Inside the deep chamber of Chassenard
We shut the stern doors and the pigeon box and then opened the inner engine room doors so we’d at least get the heat round our feet and legs as we sat on the stern. I made us a cup of soup. A coypu swam across the canal in front of the boat and wandered slowly up the bank and along the path, totally unconcerned about the boat. Later we saw a pair of buzzards, loads of cormorants and jays and a beautiful pair of kingfishers. Near Bonnand we passed the site of one of the breaches that occurred a few years back where the canal was on an embankment close by the Loire. The side opposite the river had been steel piled for a couple of hundred metres (on our right) where the bank had collapsed. After the embankment the canal went along the base of a low hill on the right bank with occasional views through the trees on the left across the wide flood plain of the Loire. 
Mooring at Avrilly. Derelict mill beyond trees.
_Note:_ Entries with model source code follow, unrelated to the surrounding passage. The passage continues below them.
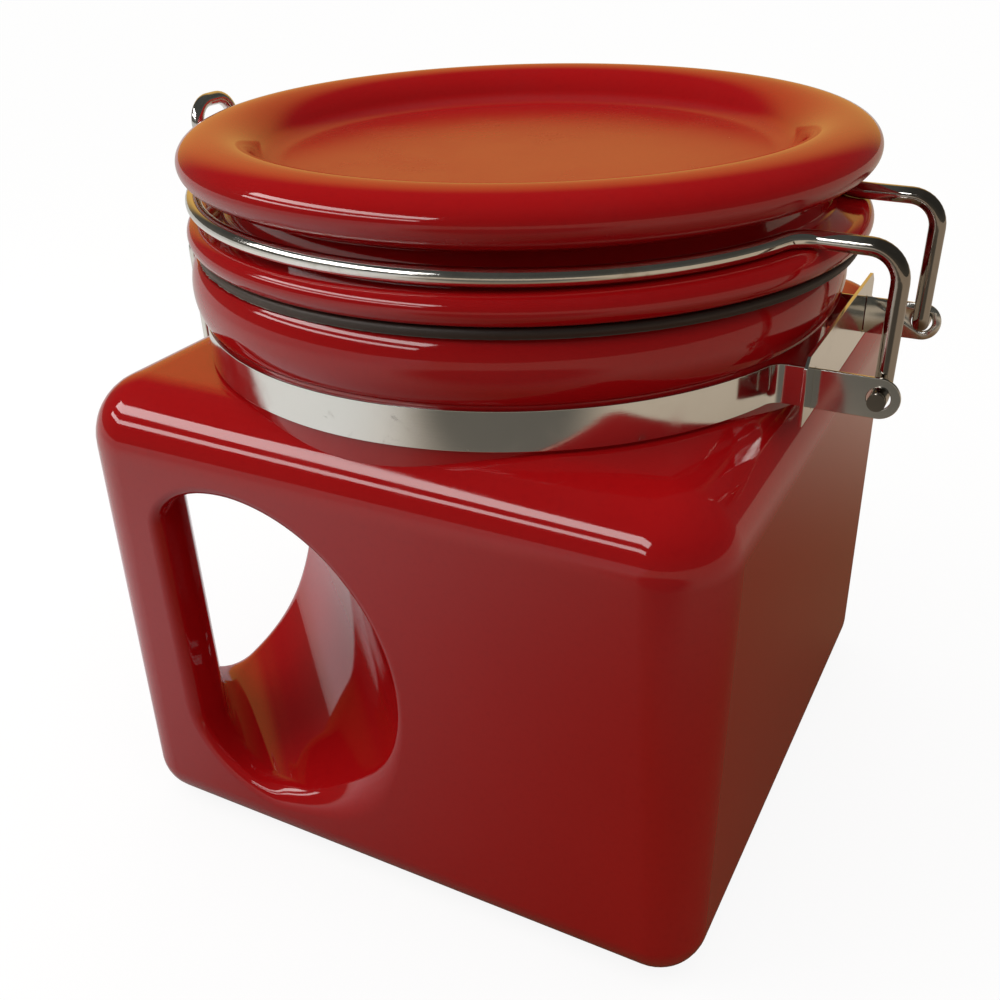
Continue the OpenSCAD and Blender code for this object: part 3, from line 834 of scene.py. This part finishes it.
# Lever. A wire loop whose turned-out feet pivot in the clasp ears. A flat eye is fixed
# to each arm to carry the link. It stands up and leans out a little when released.
LEVER_D = 2.5 * MM
LEVER_LEN = 33.1 * MM
LEVER_LEAN = 2.6
lever_y, lever_corner, lever_tip_r, lever_tip_y = 5.2 * MM, 4 * MM, 1.6 * MM, 8.4 * MM
lever_half = bent_wire((CLASP_X, 0, PIVOT_Z + LEVER_LEN), (0, -1, 0), (0, 0, 1), [
    (lever_y - lever_corner, lever_corner, 90, "down"),
    (LEVER_LEN - lever_corner - lever_tip_r, lever_tip_r, 90, "up"),
    (lever_tip_y - lever_y - lever_tip_r, 0, 0, "left")])
lever = drawn("clasp_lever_wire", both_halves(lever_half), wire_d=LEVER_D)
round_ends(lever, 0.3 * MM)
EYE_X = -3.17 * MM
EYE_Z = 6.8 * MM
for side in (-1, 1):
    bpy.ops.object.select_all(action="DESELECT")
    bpy.ops.mesh.primitive_torus_add(
        major_segments=48, minor_segments=16, major_radius=1.64 * MM, minor_radius=0.54 * MM,
        location=(CLASP_X + EYE_X, side * (lever_y + 0.5 * MM), PIVOT_Z + EYE_Z),
        rotation=(math.pi / 2, 0, 0))
    eye = bpy.context.object
    bpy.ops.object.transform_apply(location=True, rotation=True, scale=True)
    edit(eye)
    bpy.ops.transform.resize(value=(1, 2.2, 1),
                             center_override=(0, side * (lever_y + 0.5 * MM), 0))
    done()
    combined(lever, eye, "UNION")
edit(lever)
bpy.ops.transform.rotate(value=math.radians(LEVER_LEAN), orient_axis="Y",
                         center_override=(CLASP_X, 0, PIVOT_Z))
done()
smoothed(lever, 40)
lever.data.materials.clear()
lever.data.materials.append(chrome)
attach(lever, "lever")
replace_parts(lever, "clasp_lever")

# Link. A longer wire loop that hangs from the lever's eyes and hooks over the nose of
# the ring wire when the lid is shut.
LINK_D = 2.2 * MM
LINK_LEN = 33.86 * MM
link_x, link_z = -69.975 * MM, 103.948 * MM
link_y, link_corner, link_tip_r, link_tip_y = 9.8 * MM, 4 * MM, 1.5 * MM, 4.6 * MM
link_half = bent_wire((link_x, 0, link_z - LINK_LEN), (0, -1, 0), (0, 0, 1), [
    (link_y - link_corner, link_corner, 90, "up"),
    (LINK_LEN - link_corner - link_tip_r, link_tip_r, 90, "up"),
    (link_y - link_tip_r - link_tip_y, 0, 0, "left")])
link = drawn("clasp_link_wire", both_halves(link_half), wire_d=LINK_D)
round_ends(link, 0.3 * MM)
smoothed(link, 40)
link.data.materials.clear()
link.data.materials.append(chrome)
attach(link, "link")
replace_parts(link, "clasp_link")
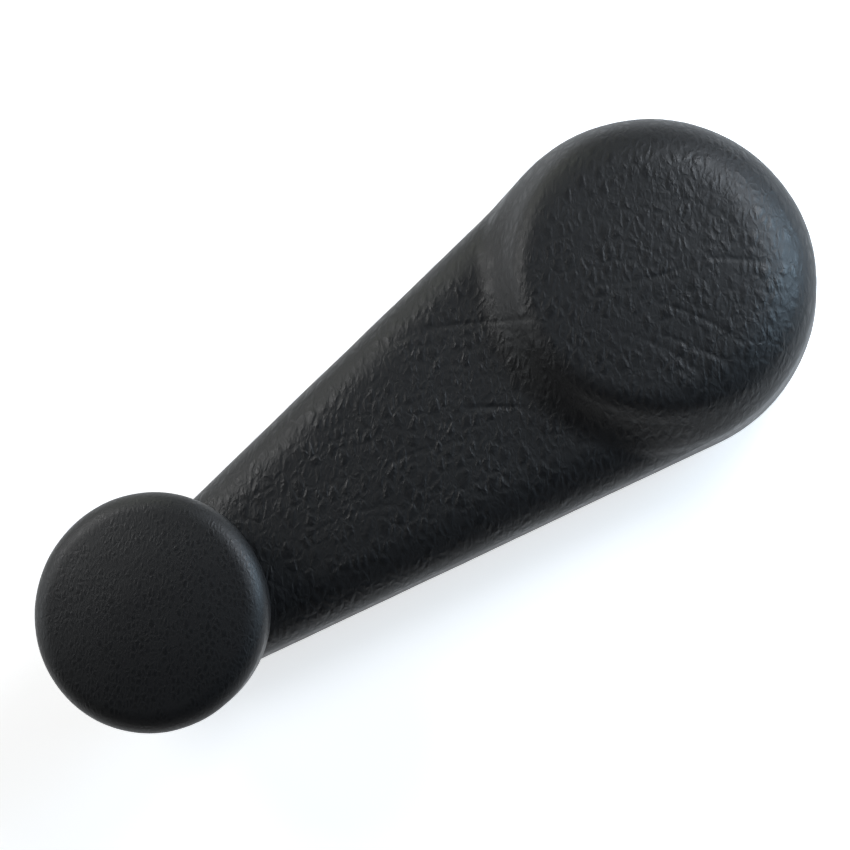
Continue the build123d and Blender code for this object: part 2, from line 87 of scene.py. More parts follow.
# Shape of the skin: edges have a height and a width, and crowns a fall from middle to outline
ARM_TOP = DOME_TOP - 5.0
ARM_EDGE = 4.5
ARM_EDGE_WIDTH = 7.0
ARM_CROWN = 0.7
DOME_EDGE = 6.3
DOME_EDGE_WIDTH = 9.0
DOME_CROWN = 0.8
REAR_EDGE = 2.5
LIP_INSET = 4.0
LIP_HEIGHT = 1.5
LIP_CORNER = 0.2
SKIN = 1.5
STUD_HOLE_RADIUS = 5.7

# Step from the dome down to the arm: a blunt cone about an axis just behind the hub's. The
# dome's edge goes on down past the hub's outline at DOME_SIDE_SLOPE, the drops of edge and
# step are joined by BLEND_POWER, and the cove at the arm is blended over COVE_SPREAD.
STEP_REACH = 15.2
STEP_SHIFT = 3.5
STEP_EDGE = 4.5
STEP_SLOPE = radians(46.0)
COVE_SPREAD = 3.0
DOME_SIDE_SLOPE = 2.5
BLEND_POWER = 4

# The skin's inside stays a gap above the carrier. It is probed by rays that drop from a share
# of the way in towards the spine.
CARRIER_GAP = 0.05
PROBE_STEP = 0.01

# Unevenness of the padded skins: depth, wave length, number of waves and seed. Each wave's
# length lies within WAVE_RANGE of the wave length, and their sum is cut off at WAVE_LIMIT.
BROAD = 0.09, 13, 40, 3
RIPPLE = 0.02, 2.4, 60, 8
KNOB_SWELL = 0.04, 7, 40, 5
WAVE_RANGE = 0.7, 1.5
WAVE_LIMIT = 1.5

# Creases: three points along each in plan, and its depth
CREASE_WIDTH = 0.38
CREASE_STEPS = 60
CREASES = (
    ((40, -15), (28, -12), (15, -3), 0.14),
    ((32, 0), (28, 2.5), (24, 5.5), 0.10),
    ((0, -17), (-3.5, -15.5), (-7.5, -13.5), 0.05),
    ((6.5, -3), (-1, 1), (-8, 3), 0.06),
    ((-8, 3), (-12, 5.5), (-16.5, 10), 0.065),
    ((4.5, 6), (-0.5, 13), (-4, 19), 0.05),
    ((1, 3.5), (-3.5, 10), (-7, 17.5), 0.05),
    ((9, 3), (3.5, 10), (0.5, 19.5), 0.05),
    ((47, 0.5), (41, 1.5), (33.5, 4.5), 0.06),
    ((63, 3), (54, 3.5), (45, 8), 0.05),
)

# Shape of the knob's cap, which is KNOB_WALL thick at its side and KNOB_FACE at its face
KNOB_CROWN = 1.5
KNOB_EDGE = 2.0
KNOB_EDGE_WIDTH = 3.0
KNOB_FOOT_RADIUS = 16.1
KNOB_FOOT_EDGE = 0.5
KNOB_LIP = 0.6
KNOB_LIP_RADIUS = 13.4
KNOB_WALL = 1.5
KNOB_FACE = 2.5

# Fineness of the meshes: distance between columns, numbers of rows, and the distance within
# which points are merged
OUTSIDE_SPACING = 0.3
OUTSIDE_FACE_ROWS = 50
OUTSIDE_EDGE_ROWS = 20
SIDE_ROWS = 12
REAR_EDGE_ROWS = 6
REAR_ROWS = 3
INSIDE_SPACING = 0.9
INSIDE_FACE_ROWS = 26
INSIDE_EDGE_ROWS = 12
KNOB_SPACING = 0.28
KNOB_FACE_ROWS = 56
KNOB_EDGE_ROWS = 18
KNOB_SIDE_ROWS = 21
KNOB_FOOT_ROWS = 4
KNOB_INSIDE_SIDE_ROWS = 8
KNOB_INSIDE_FACE_ROWS = 11
WELD = 0.004

# Leather grain of the two skins: its size and depth, how it is turned and drawn out, how far
# and how finely its lines bend, and its layers' fineness and share of the height
GRAIN_SIZE = 0.0016
GRAIN_DEPTH = 0.00011
KNOB_GRAIN_SIZE = 0.0008
KNOB_GRAIN_DEPTH = 0.00003
GRAIN_TURN = (0.0, 0.0, radians(55))
GRAIN_STRETCH = (1.45, 0.85, 1.0)
GRAIN_BEND = 0.5
GRAIN_BEND_SCALE = 0.9
GRAIN_LAYERS = (1.0, 0.76), (2.3, 0.24)
GRAIN_VALLEY = 0.36

# Patches of fainter grain: scale against the grain's, the noise that they come from, and the
# grain left in them
PATCH_SCALE = 0.4
PATCH_NOISE = 0.35, 0.65
PATCH_LEAST = 0.6

# Where the grain is weaker, as a start, an end and the grain left at the start: by how far the
# surface faces upwards, and where hands have rubbed it down, along X and along Y
GRAIN_FADE = 0.3, 0.95, 0.6
RUBBED_HUB = 0.012, 0.035, 0.78
RUBBED_SIDE = -0.022, -0.006, 0.55

# Soft black vinyl of the skins
VINYL_DARK = (0.0065, 0.0066, 0.0073)
VINYL_PALE = (0.0095, 0.0097, 0.0105)
VINYL_CLOUD_SCALE = 60.0
VINYL_ROUGHNESS = 0.38
VALLEY_ROUGHNESS = 0.50
FINE_SCALE = 3000.0
FINE_DEPTH = 0.000005
FINE_STRENGTH = 0.5

# Dark and light colours of the other parts
BLACK = (0.012, 0.012, 0.013), (0.035, 0.035, 0.037)
SMOKE = (0.030, 0.031, 0.033), (0.075, 0.076, 0.078)
ZINC = (0.36, 0.37, 0.38), (0.58, 0.59, 0.60)
PLATED = (0.48, 0.47, 0.43), (0.74, 0.73, 0.69)
STEEL = (0.30, 0.30, 0.31), (0.56, 0.56, 0.57)
BLUED = (0.055, 0.060, 0.075), (0.17, 0.17, 0.19)
ACETAL = (0.62, 0.61, 0.56), (0.78, 0.77, 0.73)
FOAM = (0.20, 0.19, 0.17), (0.36, 0.35, 0.31)

# The other parts' textures, in proportion to their size
SPARK_FINENESS = 2.2
PIT_FINENESS = 1.4
PIT_DISTANCE = 0.05, 0.2
ROLLED_STRETCH = (0.05, 1.0, 1.0)
RING_CLOUDS = 0.3
FOAM_WALL = 0.25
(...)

We didn’t remember the mooring at Avrilly next to an old abandoned mill, which was not surprising as we hadn’t been on the canal since 1996 and never stayed there. It was just after 2.00 p.m. when we tied up. After lunch I gave Mike a hand to unload the moped down the big plank and he went to collect the car from Molinet. I checked the Internet – only GPRS, 56 kbps – slow. Mike was back around 5.30 p.m. with a loaf he’d picked up in Molinet’s depot de pain as he’d seen no boulangerie at all. He put the bike on the front deck rather than on the roof. Mike cleaned the Reflek’s filter (not much in it) and then cleaned out the burning pan. It wouldn’t burn properly so he turned it off and said he would have a good fiddle with it next day. (The central heating is always stubborn after its summer rest!)